# DO THIS:
Copy the full set of lines exactly as given.

::::::

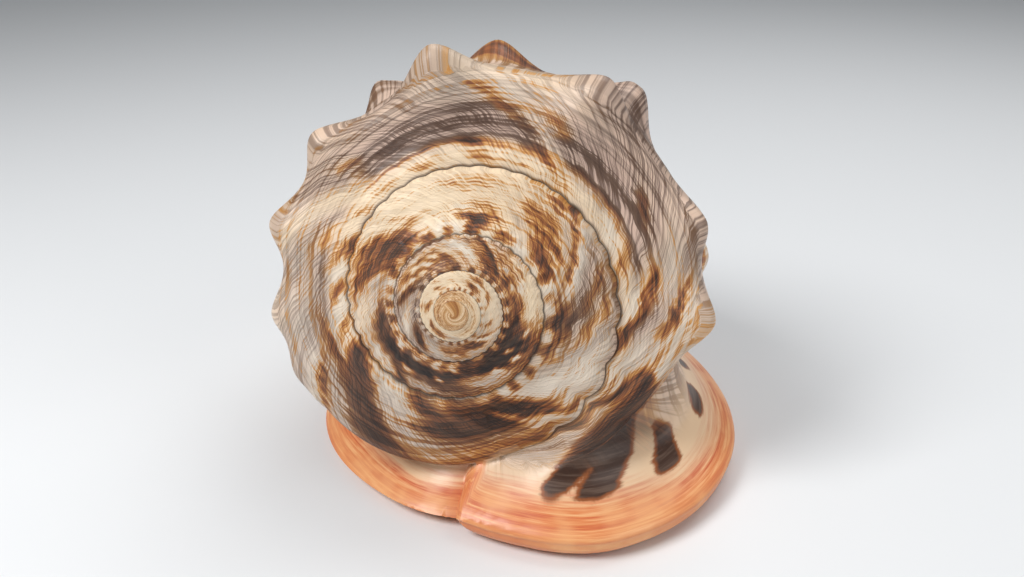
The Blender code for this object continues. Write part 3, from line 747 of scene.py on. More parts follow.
THIRD_RAMP = [
    (1.5, 0.6, 0.24, 0.6, "cream", 1.0), (1.44, 0.75, 0.12, 0.4, "peach", 0.8),
    (1.2, 0.6, 0.1, 0.6, "mauve", 0.75), (1.09, 0.55, 0.06, 0.6, "white", 0.7),
    (1.86, 0.55, 0.18, 0.55, "slate", 0.55), (1.03, 0.4, 0.055, 0.26, "black", 0.9),
    (1.03, 0.88, 0.04, 0.14, "rust", 0.8), (1.075, 0.3, 0.022, 0.28, "white", 0.85),
    (1.115, 0.6, 0.03, 0.35, "white", 0.85), (1.12, 0.18, 0.01, 0.12, "gold", 0.9),
    (1.16, 0.22, 0.022, 0.15, "rust", 0.8), (1.205, 0.25, 0.026, 0.16, "umber", 0.9),
    (1.16, 0.6, 0.014, 0.2, "lilac", 0.6), (1.195, 0.72, 0.014, 0.28, "rust", 0.7),
    (1.215, 0.58, 0.01, 0.3, "slate", 0.7), (1.235, 0.75, 0.012, 0.25, "rust", 0.6),
    (1.255, 0.2, 0.012, 0.16, "white", 0.8), (1.263, 0.6, 0.014, 0.35, "stone", 0.8),
    (1.29, 0.22, 0.022, 0.09, "umber", 1.0), (1.3, 0.42, 0.024, 0.1, "rust", 0.9),
    (1.296, 0.34, 0.018, 0.04, "white", 0.7), (1.294, 0.75, 0.008, 0.24, "white", 0.8),
    (1.322, 0.6, 0.016, 0.16, "rust", 0.7), (1.325, 0.24, 0.016, 0.07, "umber", 0.8),
    (1.345, 0.9, 0.012, 0.07, "rust", 0.7), (1.35, 0.12, 0.014, 0.12, "lilac", 0.7),
    (1.365, 0.4, 0.014, 0.12, "rose", 0.6), (1.39, 0.22, 0.02, 0.16, "gold", 0.8),
    (1.41, 0.36, 0.014, 0.16, "rust", 0.6), (1.432, 0.24, 0.018, 0.09, "black", 0.95),
    (1.455, 0.3, 0.018, 0.05, "umber", 0.7), (1.432, 0.06, 0.01, 0.08, "umber", 0.8),
    (1.455, 0.5, 0.016, 0.08, "gold", 0.8), (1.463, 0.42, 0.014, 0.05, "white", 0.9),
    (1.47, 0.72, 0.008, 0.16, "gold", 0.6), (1.52, 0.7, 0.04, 0.3, "cream", 0.9),
    (1.48, 0.12, 0.02, 0.12, "white", 0.9), (1.52, 0.1, 0.006, 0.08, "rust", 0.6),
    (1.56, 0.2, 0.012, 0.1, "umber", 0.9), (1.59, 0.26, 0.03, 0.09, "umber", 1.0),
    (1.6, 0.46, 0.034, 0.12, "umber", 0.8), (1.56, 0.55, 0.012, 0.16, "gold", 0.7),
    (1.582, 0.62, 0.01, 0.1, "cream", 0.8), (1.625, 0.7, 0.02, 0.1, "rust", 0.85),
    (1.645, 0.88, 0.02, 0.12, "rust", 0.6), (1.575, 0.08, 0.01, 0.07, "white", 0.8),
    (1.625, 0.12, 0.014, 0.12, "umber", 0.9), (1.648, 0.5, 0.034, 0.28, "umber", 0.75),
    (1.68, 0.78, 0.026, 0.16, "rust", 0.8), (1.335, 0.45, 0.022, 0.26, "rust", 0.7),
    (1.67, 0.14, 0.01, 0.12, "white", 0.8), (1.675, 0.45, 0.008, 0.12, "white", 0.8),
    (1.705, 0.55, 0.026, 0.45, "stone", 0.85), (1.74, 0.75, 0.026, 0.28, "cream", 0.8),
    (1.755, 0.38, 0.014, 0.12, "umber", 0.8), (1.83, 0.45, 0.06, 0.14, "black", 0.9),
    (1.93, 0.45, 0.06, 0.12, "black", 0.85), (1.8, 0.16, 0.012, 0.18, "white", 0.9),
    (1.77, 0.12, 0.01, 0.16, "rust", 0.8), (1.848, 0.12, 0.01, 0.12, "white", 0.9),
    (1.825, 0.14, 0.01, 0.14, "umber", 0.9), (1.872, 0.14, 0.008, 0.16, "rust", 0.9),
    (1.9, 0.16, 0.01, 0.16, "white", 0.9), (1.922, 0.14, 0.008, 0.14, "gold", 0.9),
    (1.945, 0.16, 0.01, 0.18, "white", 0.9), (1.968, 0.14, 0.008, 0.13, "rust", 0.9),
    (1.862, 0.62, 0.012, 0.06, "white", 0.9), (1.925, 0.55, 0.008, 0.05, "white", 0.9),
    (1.98, 0.64, 0.012, 0.06, "lilac", 0.9), (1.82, 0.85, 0.026, 0.14, "white", 0.8),
    (1.9, 0.88, 0.024, 0.12, "lilac", 0.8), (1.86, 0.88, 0.01, 0.14, "umber", 0.8)]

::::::

# COMPLETED TASK:
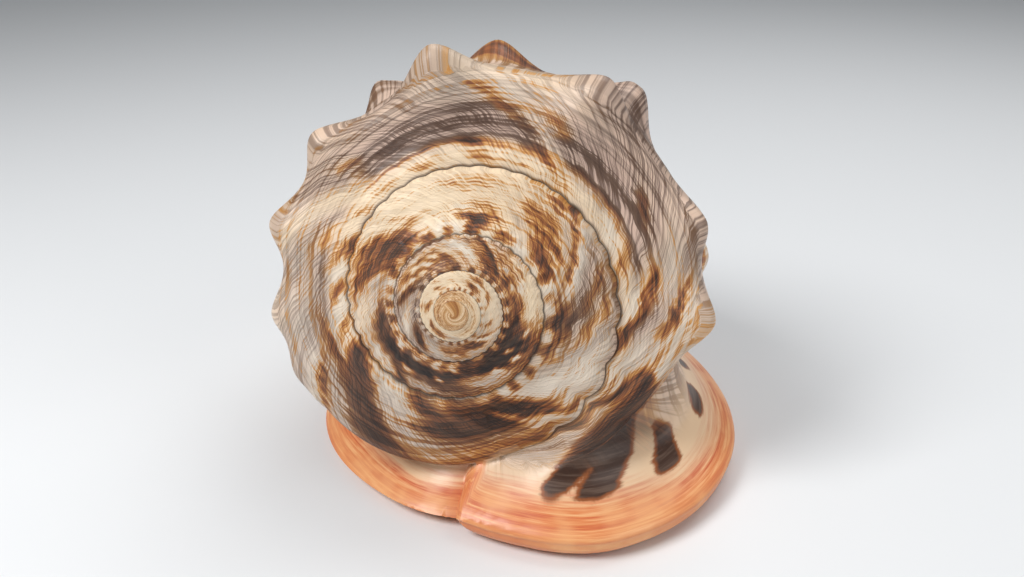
The Blender code for this object continues. Write part 3, from line 747 of scene.py on. More parts follow.
THIRD_RAMP = [
    (1.5, 0.6, 0.24, 0.6, "cream", 1.0), (1.44, 0.75, 0.12, 0.4, "peach", 0.8),
    (1.2, 0.6, 0.1, 0.6, "mauve", 0.75), (1.09, 0.55, 0.06, 0.6, "white", 0.7),
    (1.86, 0.55, 0.18, 0.55, "slate", 0.55), (1.03, 0.4, 0.055, 0.26, "black", 0.9),
    (1.03, 0.88, 0.04, 0.14, "rust", 0.8), (1.075, 0.3, 0.022, 0.28, "white", 0.85),
    (1.115, 0.6, 0.03, 0.35, "white", 0.85), (1.12, 0.18, 0.01, 0.12, "gold", 0.9),
    (1.16, 0.22, 0.022, 0.15, "rust", 0.8), (1.205, 0.25, 0.026, 0.16, "umber", 0.9),
    (1.16, 0.6, 0.014, 0.2, "lilac", 0.6), (1.195, 0.72, 0.014, 0.28, "rust", 0.7),
    (1.215, 0.58, 0.01, 0.3, "slate", 0.7), (1.235, 0.75, 0.012, 0.25, "rust", 0.6),
    (1.255, 0.2, 0.012, 0.16, "white", 0.8), (1.263, 0.6, 0.014, 0.35, "stone", 0.8),
    (1.29, 0.22, 0.022, 0.09, "umber", 1.0), (1.3, 0.42, 0.024, 0.1, "rust", 0.9),
    (1.296, 0.34, 0.018, 0.04, "white", 0.7), (1.294, 0.75, 0.008, 0.24, "white", 0.8),
    (1.322, 0.6, 0.016, 0.16, "rust", 0.7), (1.325, 0.24, 0.016, 0.07, "umber", 0.8),
    (1.345, 0.9, 0.012, 0.07, "rust", 0.7), (1.35, 0.12, 0.014, 0.12, "lilac", 0.7),
    (1.365, 0.4, 0.014, 0.12, "rose", 0.6), (1.39, 0.22, 0.02, 0.16, "gold", 0.8),
    (1.41, 0.36, 0.014, 0.16, "rust", 0.6), (1.432, 0.24, 0.018, 0.09, "black", 0.95),
    (1.455, 0.3, 0.018, 0.05, "umber", 0.7), (1.432, 0.06, 0.01, 0.08, "umber", 0.8),
    (1.455, 0.5, 0.016, 0.08, "gold", 0.8), (1.463, 0.42, 0.014, 0.05, "white", 0.9),
    (1.47, 0.72, 0.008, 0.16, "gold", 0.6), (1.52, 0.7, 0.04, 0.3, "cream", 0.9),
    (1.48, 0.12, 0.02, 0.12, "white", 0.9), (1.52, 0.1, 0.006, 0.08, "rust", 0.6),
    (1.56, 0.2, 0.012, 0.1, "umber", 0.9), (1.59, 0.26, 0.03, 0.09, "umber", 1.0),
    (1.6, 0.46, 0.034, 0.12, "umber", 0.8), (1.56, 0.55, 0.012, 0.16, "gold", 0.7),
    (1.582, 0.62, 0.01, 0.1, "cream", 0.8), (1.625, 0.7, 0.02, 0.1, "rust", 0.85),
    (1.645, 0.88, 0.02, 0.12, "rust", 0.6), (1.575, 0.08, 0.01, 0.07, "white", 0.8),
    (1.625, 0.12, 0.014, 0.12, "umber", 0.9), (1.648, 0.5, 0.034, 0.28, "umber", 0.75),
    (1.68, 0.78, 0.026, 0.16, "rust", 0.8), (1.335, 0.45, 0.022, 0.26, "rust", 0.7),
    (1.67, 0.14, 0.01, 0.12, "white", 0.8), (1.675, 0.45, 0.008, 0.12, "white", 0.8),
    (1.705, 0.55, 0.026, 0.45, "stone", 0.85), (1.74, 0.75, 0.026, 0.28, "cream", 0.8),
    (1.755, 0.38, 0.014, 0.12, "umber", 0.8), (1.83, 0.45, 0.06, 0.14, "black", 0.9),
    (1.93, 0.45, 0.06, 0.12, "black", 0.85), (1.8, 0.16, 0.012, 0.18, "white", 0.9),
    (1.77, 0.12, 0.01, 0.16, "rust", 0.8), (1.848, 0.12, 0.01, 0.12, "white", 0.9),
    (1.825, 0.14, 0.01, 0.14, "umber", 0.9), (1.872, 0.14, 0.008, 0.16, "rust", 0.9),
    (1.9, 0.16, 0.01, 0.16, "white", 0.9), (1.922, 0.14, 0.008, 0.14, "gold", 0.9),
    (1.945, 0.16, 0.01, 0.18, "white", 0.9), (1.968, 0.14, 0.008, 0.13, "rust", 0.9),
    (1.862, 0.62, 0.012, 0.06, "white", 0.9), (1.925, 0.55, 0.008, 0.05, "white", 0.9),
    (1.98, 0.64, 0.012, 0.06, "lilac", 0.9), (1.82, 0.85, 0.026, 0.14, "white", 0.8),
    (1.9, 0.88, 0.024, 0.12, "lilac", 0.8), (1.86, 0.88, 0.01, 0.14, "umber", 0.8)]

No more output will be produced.